Safety and Usability: A Multi Purpose Artificial Reef will be designed to allow for user interaction which creates a significant safety factor consideration that comes into the design process. Typically there are some 'trade-offs' in efficiency versus safety that need to be balanced specifically for the site and local conditions relating to the reef crest height and width. This will impact the depth over the reef at various tides as well as rip currents around the reef during different wave conditions.
In summary, the design of artificial reefs for coastal protection is a multifaceted process that demands a thorough and well-researched approach.
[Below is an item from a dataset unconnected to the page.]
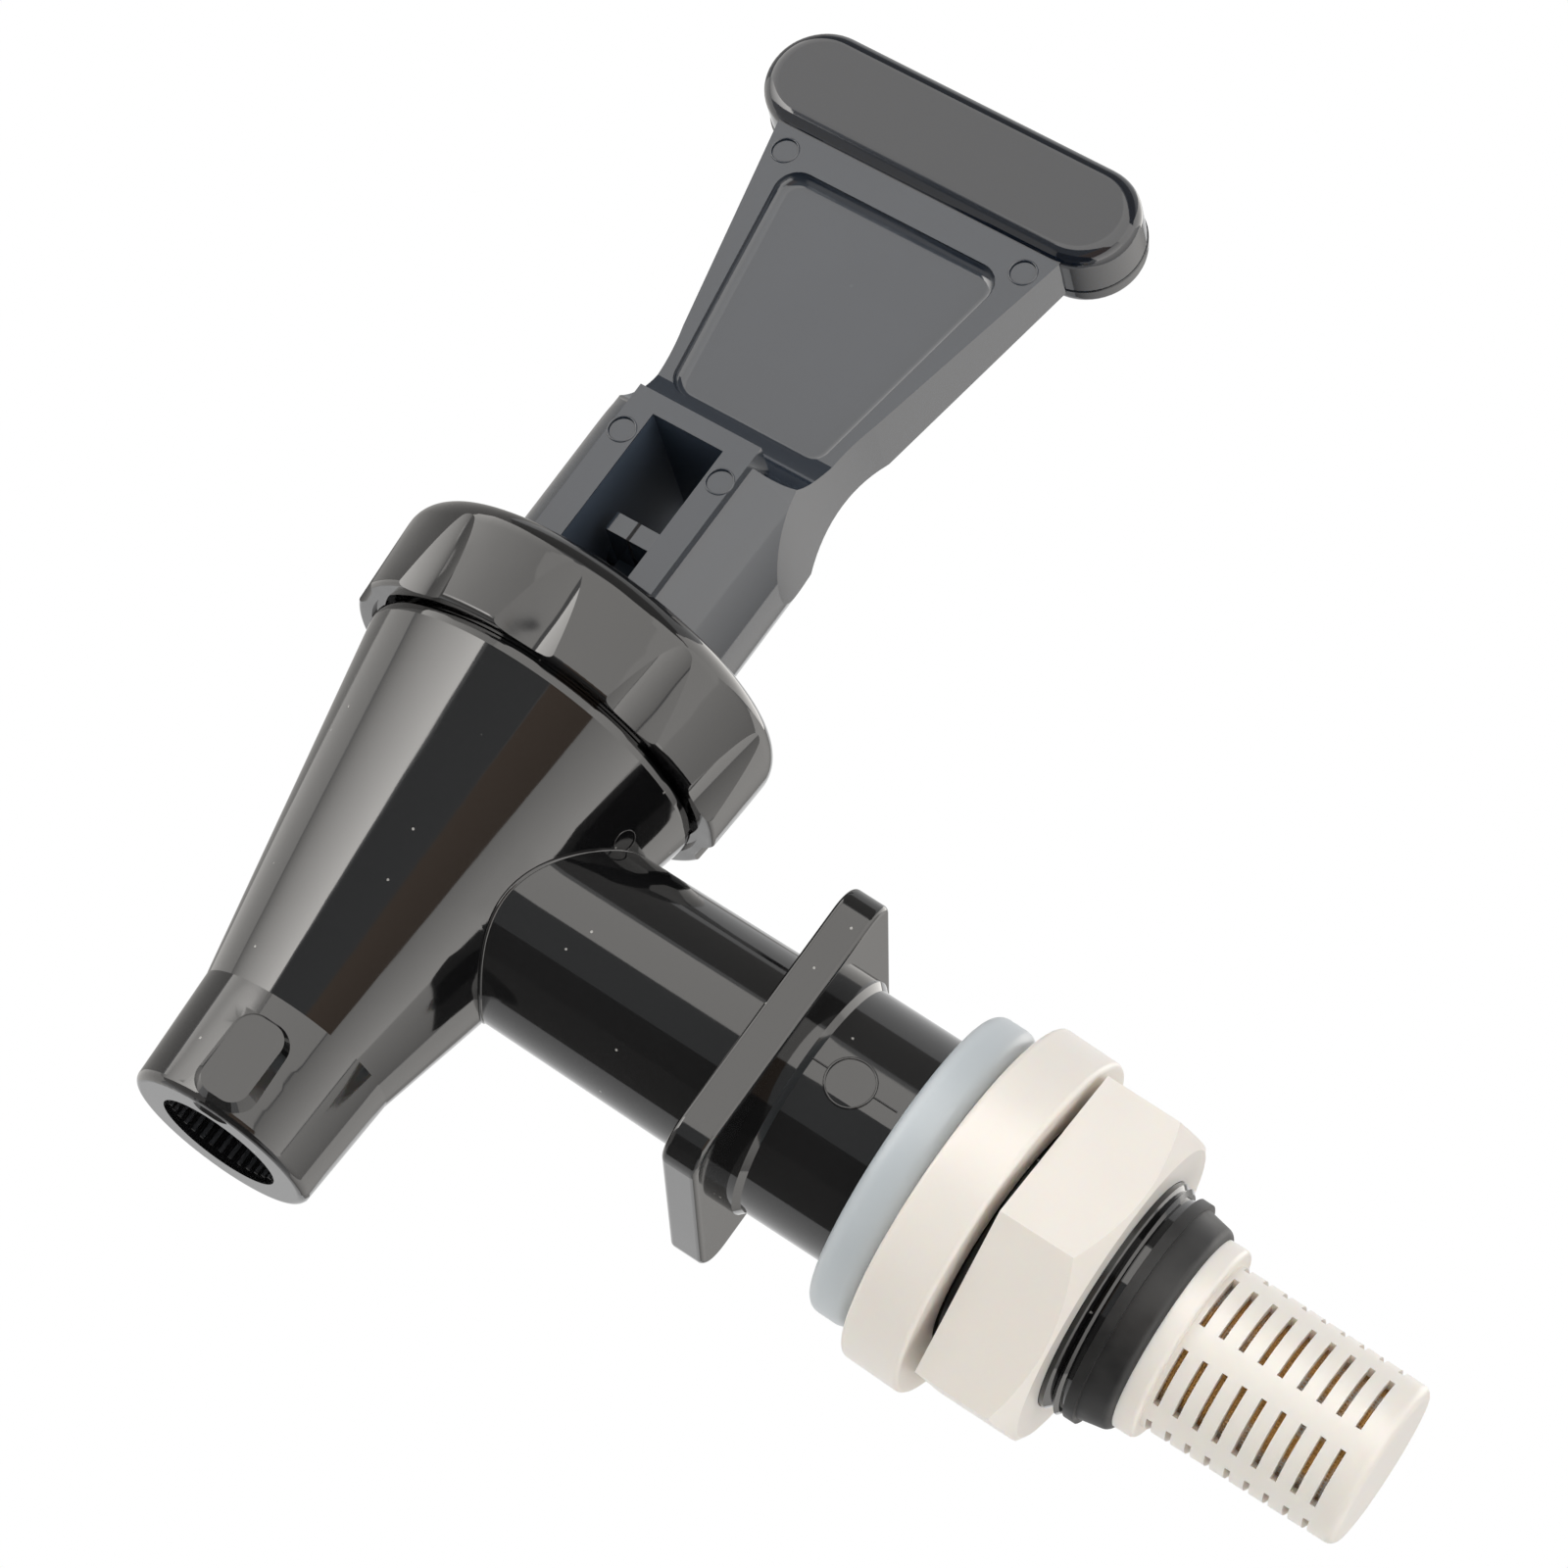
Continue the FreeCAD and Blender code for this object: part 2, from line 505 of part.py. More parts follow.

It involves not just engineering and physical considerations but also a deep understanding of the local marine environment.
This complexity showcasses the necessity of engaging multidisciplinary teams in the design and implementation phases, ensuring that the reefs not only protect the coast but also preserve or enhance the marine ecosystem.
Multi Purpose Artificial Reefs: One Piece of the Solution
While the study has shown that after 20 years there are significant positive impacts of the Narrowneck Reef on the local conditions (beach volume, marine habitat and surf amenity in reef vicinity), it is part of a larger coastal resilience design approach.
In order to create a "healthy beach profile" and "living shoreline", both the top and bottom of the beach need to be addressed in conjunction with short and long term sand management strategies. This includes activities like nearshore nourishment (an ICM developed approach), as well as dune vegetation and management.
For over 30 years International Coastal Management has been at the forefront of coastal resilience design and implementation, specifically in multi purpose artificial reef design. Through the years our highly specialised team has developed new materials, construction and monitoring methods which are considered worlds best practice.
As we move forward and encounter new locations and changing climate conditions we are continually developing on successful reef projects to ensure ongoing longevity and knowledge hub development for the improvement of eco-engineered reefs as a means for coastal resilience.